> **Work required**:
Would you restate all the data that follows, word for word?

-- Start --

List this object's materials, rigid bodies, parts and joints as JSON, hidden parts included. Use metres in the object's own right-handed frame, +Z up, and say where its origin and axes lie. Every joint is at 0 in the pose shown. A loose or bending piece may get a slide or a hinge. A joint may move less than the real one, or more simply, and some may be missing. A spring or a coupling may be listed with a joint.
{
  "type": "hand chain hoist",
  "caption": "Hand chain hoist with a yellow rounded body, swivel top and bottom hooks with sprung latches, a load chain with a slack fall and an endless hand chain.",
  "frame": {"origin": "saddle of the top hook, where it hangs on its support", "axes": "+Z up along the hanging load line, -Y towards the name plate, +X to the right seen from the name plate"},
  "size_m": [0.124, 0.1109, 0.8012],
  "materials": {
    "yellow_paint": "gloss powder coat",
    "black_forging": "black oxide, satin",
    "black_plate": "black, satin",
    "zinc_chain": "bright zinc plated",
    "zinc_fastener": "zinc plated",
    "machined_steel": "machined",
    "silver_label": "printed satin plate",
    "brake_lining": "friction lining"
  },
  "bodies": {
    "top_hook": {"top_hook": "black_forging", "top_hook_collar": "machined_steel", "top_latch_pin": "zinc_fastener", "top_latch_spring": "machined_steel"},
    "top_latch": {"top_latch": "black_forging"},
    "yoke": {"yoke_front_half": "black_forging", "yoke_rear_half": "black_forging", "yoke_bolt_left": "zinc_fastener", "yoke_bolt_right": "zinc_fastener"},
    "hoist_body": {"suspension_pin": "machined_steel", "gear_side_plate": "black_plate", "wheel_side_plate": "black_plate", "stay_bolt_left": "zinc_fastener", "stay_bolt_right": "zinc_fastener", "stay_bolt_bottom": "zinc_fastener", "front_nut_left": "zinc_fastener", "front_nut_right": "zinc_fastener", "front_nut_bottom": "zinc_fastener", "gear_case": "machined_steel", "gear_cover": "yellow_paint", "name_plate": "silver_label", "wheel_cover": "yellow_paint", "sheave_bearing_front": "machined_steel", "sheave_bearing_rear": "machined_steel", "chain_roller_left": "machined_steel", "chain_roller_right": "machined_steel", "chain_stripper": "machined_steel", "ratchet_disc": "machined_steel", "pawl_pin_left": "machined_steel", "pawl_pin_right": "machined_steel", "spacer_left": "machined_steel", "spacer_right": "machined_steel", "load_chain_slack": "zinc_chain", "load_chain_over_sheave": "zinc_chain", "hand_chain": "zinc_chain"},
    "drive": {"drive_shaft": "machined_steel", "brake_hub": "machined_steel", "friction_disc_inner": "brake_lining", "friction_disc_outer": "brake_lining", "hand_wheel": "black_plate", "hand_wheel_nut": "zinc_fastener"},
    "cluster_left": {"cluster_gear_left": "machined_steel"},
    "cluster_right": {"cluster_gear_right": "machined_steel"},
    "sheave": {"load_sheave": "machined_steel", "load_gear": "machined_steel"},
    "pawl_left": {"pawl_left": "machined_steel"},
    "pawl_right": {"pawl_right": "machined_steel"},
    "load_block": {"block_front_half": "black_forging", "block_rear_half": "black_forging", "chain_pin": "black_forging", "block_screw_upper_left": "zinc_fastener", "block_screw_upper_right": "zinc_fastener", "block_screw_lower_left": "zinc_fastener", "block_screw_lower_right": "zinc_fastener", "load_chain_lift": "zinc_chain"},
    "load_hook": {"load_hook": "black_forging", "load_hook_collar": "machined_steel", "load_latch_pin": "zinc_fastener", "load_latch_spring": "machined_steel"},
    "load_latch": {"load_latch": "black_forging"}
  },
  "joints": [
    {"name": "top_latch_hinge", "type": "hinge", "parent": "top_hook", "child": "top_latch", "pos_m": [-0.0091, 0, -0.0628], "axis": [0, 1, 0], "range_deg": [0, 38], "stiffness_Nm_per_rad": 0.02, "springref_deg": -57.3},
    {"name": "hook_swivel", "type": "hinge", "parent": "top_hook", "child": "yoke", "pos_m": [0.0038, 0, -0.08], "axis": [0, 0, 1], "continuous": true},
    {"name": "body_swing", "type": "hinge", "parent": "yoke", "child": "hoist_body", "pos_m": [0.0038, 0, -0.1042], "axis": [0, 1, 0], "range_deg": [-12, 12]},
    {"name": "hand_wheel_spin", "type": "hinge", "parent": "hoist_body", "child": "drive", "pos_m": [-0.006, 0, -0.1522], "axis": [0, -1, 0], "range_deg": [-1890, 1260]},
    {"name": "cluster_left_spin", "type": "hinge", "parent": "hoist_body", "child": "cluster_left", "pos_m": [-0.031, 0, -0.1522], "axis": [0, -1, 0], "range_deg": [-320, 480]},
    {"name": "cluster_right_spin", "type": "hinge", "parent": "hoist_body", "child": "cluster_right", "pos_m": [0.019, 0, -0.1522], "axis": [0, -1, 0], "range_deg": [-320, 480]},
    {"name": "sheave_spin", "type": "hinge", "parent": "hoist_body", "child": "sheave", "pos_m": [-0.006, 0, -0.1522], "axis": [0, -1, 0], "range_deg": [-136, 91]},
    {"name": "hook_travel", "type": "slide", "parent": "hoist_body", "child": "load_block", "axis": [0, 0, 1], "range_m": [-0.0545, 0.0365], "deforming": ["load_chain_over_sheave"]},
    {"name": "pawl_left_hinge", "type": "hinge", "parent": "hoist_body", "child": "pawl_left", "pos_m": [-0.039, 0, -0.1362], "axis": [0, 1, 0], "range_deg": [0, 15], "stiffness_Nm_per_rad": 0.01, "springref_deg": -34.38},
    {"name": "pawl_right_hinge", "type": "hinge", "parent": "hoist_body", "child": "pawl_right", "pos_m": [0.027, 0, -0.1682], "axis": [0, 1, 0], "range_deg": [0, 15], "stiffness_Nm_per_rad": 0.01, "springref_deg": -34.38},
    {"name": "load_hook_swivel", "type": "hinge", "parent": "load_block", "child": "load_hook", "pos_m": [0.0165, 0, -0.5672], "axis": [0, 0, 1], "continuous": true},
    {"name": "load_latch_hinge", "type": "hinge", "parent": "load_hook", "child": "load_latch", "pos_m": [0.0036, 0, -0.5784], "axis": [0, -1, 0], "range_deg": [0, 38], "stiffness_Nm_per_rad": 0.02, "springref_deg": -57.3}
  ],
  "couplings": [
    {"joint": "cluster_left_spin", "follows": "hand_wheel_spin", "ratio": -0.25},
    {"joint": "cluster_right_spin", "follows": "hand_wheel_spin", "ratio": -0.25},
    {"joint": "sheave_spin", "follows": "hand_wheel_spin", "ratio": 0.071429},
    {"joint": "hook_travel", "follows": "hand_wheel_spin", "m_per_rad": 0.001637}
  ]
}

-- End --

> **Full solution**:
List this object's materials, rigid bodies, parts and joints as JSON, hidden parts included. Use metres in the object's own right-handed frame, +Z up, and say where its origin and axes lie. Every joint is at 0 in the pose shown. A loose or bending piece may get a slide or a hinge. A joint may move less than the real one, or more simply, and some may be missing. A spring or a coupling may be listed with a joint.
{
  "type": "hand chain hoist",
  "caption": "Hand chain hoist with a yellow rounded body, swivel top and bottom hooks with sprung latches, a load chain with a slack fall and an endless hand chain.",
  "frame": {"origin": "saddle of the top hook, where it hangs on its support", "axes": "+Z up along the hanging load line, -Y towards the name plate, +X to the right seen from the name plate"},
  "size_m": [0.124, 0.1109, 0.8012],
  "materials": {
    "yellow_paint": "gloss powder coat",
    "black_forging": "black oxide, satin",
    "black_plate": "black, satin",
    "zinc_chain": "bright zinc plated",
    "zinc_fastener": "zinc plated",
    "machined_steel": "machined",
    "silver_label": "printed satin plate",
    "brake_lining": "friction lining"
  },
  "bodies": {
    "top_hook": {"top_hook": "black_forging", "top_hook_collar": "machined_steel", "top_latch_pin": "zinc_fastener", "top_latch_spring": "machined_steel"},
    "top_latch": {"top_latch": "black_forging"},
    "yoke": {"yoke_front_half": "black_forging", "yoke_rear_half": "black_forging", "yoke_bolt_left": "zinc_fastener", "yoke_bolt_right": "zinc_fastener"},
    "hoist_body": {"suspension_pin": "machined_steel", "gear_side_plate": "black_plate", "wheel_side_plate": "black_plate", "stay_bolt_left": "zinc_fastener", "stay_bolt_right": "zinc_fastener", "stay_bolt_bottom": "zinc_fastener", "front_nut_left": "zinc_fastener", "front_nut_right": "zinc_fastener", "front_nut_bottom": "zinc_fastener", "gear_case": "machined_steel", "gear_cover": "yellow_paint", "name_plate": "silver_label", "wheel_cover": "yellow_paint", "sheave_bearing_front": "machined_steel", "sheave_bearing_rear": "machined_steel", "chain_roller_left": "machined_steel", "chain_roller_right": "machined_steel", "chain_stripper": "machined_steel", "ratchet_disc": "machined_steel", "pawl_pin_left": "machined_steel", "pawl_pin_right": "machined_steel", "spacer_left": "machined_steel", "spacer_right": "machined_steel", "load_chain_slack": "zinc_chain", "load_chain_over_sheave": "zinc_chain", "hand_chain": "zinc_chain"},
    "drive": {"drive_shaft": "machined_steel", "brake_hub": "machined_steel", "friction_disc_inner": "brake_lining", "friction_disc_outer": "brake_lining", "hand_wheel": "black_plate", "hand_wheel_nut": "zinc_fastener"},
    "cluster_left": {"cluster_gear_left": "machined_steel"},
    "cluster_right": {"cluster_gear_right": "machined_steel"},
    "sheave": {"load_sheave": "machined_steel", "load_gear": "machined_steel"},
    "pawl_left": {"pawl_left": "machined_steel"},
    "pawl_right": {"pawl_right": "machined_steel"},
    "load_block": {"block_front_half": "black_forging", "block_rear_half": "black_forging", "chain_pin": "black_forging", "block_screw_upper_left": "zinc_fastener", "block_screw_upper_right": "zinc_fastener", "block_screw_lower_left": "zinc_fastener", "block_screw_lower_right": "zinc_fastener", "load_chain_lift": "zinc_chain"},
    "load_hook": {"load_hook": "black_forging", "load_hook_collar": "machined_steel", "load_latch_pin": "zinc_fastener", "load_latch_spring": "machined_steel"},
    "load_latch": {"load_latch": "black_forging"}
  },
  "joints": [
    {"name": "top_latch_hinge", "type": "hinge", "parent": "top_hook", "child": "top_latch", "pos_m": [-0.0091, 0, -0.0628], "axis": [0, 1, 0], "range_deg": [0, 38], "stiffness_Nm_per_rad": 0.02, "springref_deg": -57.3},
    {"name": "hook_swivel", "type": "hinge", "parent": "top_hook", "child": "yoke", "pos_m": [0.0038, 0, -0.08], "axis": [0, 0, 1], "continuous": true},
    {"name": "body_swing", "type": "hinge", "parent": "yoke", "child": "hoist_body", "pos_m": [0.0038, 0, -0.1042], "axis": [0, 1, 0], "range_deg": [-12, 12]},
    {"name": "hand_wheel_spin", "type": "hinge", "parent": "hoist_body", "child": "drive", "pos_m": [-0.006, 0, -0.1522], "axis": [0, -1, 0], "range_deg": [-1890, 1260]},
    {"name": "cluster_left_spin", "type": "hinge", "parent": "hoist_body", "child": "cluster_left", "pos_m": [-0.031, 0, -0.1522], "axis": [0, -1, 0], "range_deg": [-320, 480]},
    {"name": "cluster_right_spin", "type": "hinge", "parent": "hoist_body", "child": "cluster_right", "pos_m": [0.019, 0, -0.1522], "axis": [0, -1, 0], "range_deg": [-320, 480]},
    {"name": "sheave_spin", "type": "hinge", "parent": "hoist_body", "child": "sheave", "pos_m": [-0.006, 0, -0.1522], "axis": [0, -1, 0], "range_deg": [-136, 91]},
    {"name": "hook_travel", "type": "slide", "parent": "hoist_body", "child": "load_block", "axis": [0, 0, 1], "range_m": [-0.0545, 0.0365], "deforming": ["load_chain_over_sheave"]},
    {"name": "pawl_left_hinge", "type": "hinge", "parent": "hoist_body", "child": "pawl_left", "pos_m": [-0.039, 0, -0.1362], "axis": [0, 1, 0], "range_deg": [0, 15], "stiffness_Nm_per_rad": 0.01, "springref_deg": -34.38},
    {"name": "pawl_right_hinge", "type": "hinge", "parent": "hoist_body", "child": "pawl_right", "pos_m": [0.027, 0, -0.1682], "axis": [0, 1, 0], "range_deg": [0, 15], "stiffness_Nm_per_rad": 0.01, "springref_deg": -34.38},
    {"name": "load_hook_swivel", "type": "hinge", "parent": "load_block", "child": "load_hook", "pos_m": [0.0165, 0, -0.5672], "axis": [0, 0, 1], "continuous": true},
    {"name": "load_latch_hinge", "type": "hinge", "parent": "load_hook", "child": "load_latch", "pos_m": [0.0036, 0, -0.5784], "axis": [0, -1, 0], "range_deg": [0, 38], "stiffness_Nm_per_rad": 0.02, "springref_deg": -57.3}
  ],
  "couplings": [
    {"joint": "cluster_left_spin", "follows": "hand_wheel_spin", "ratio": -0.25},
    {"joint": "cluster_right_spin", "follows": "hand_wheel_spin", "ratio": -0.25},
    {"joint": "sheave_spin", "follows": "hand_wheel_spin", "ratio": 0.071429},
    {"joint": "hook_travel", "follows": "hand_wheel_spin", "m_per_rad": 0.001637}
  ]
}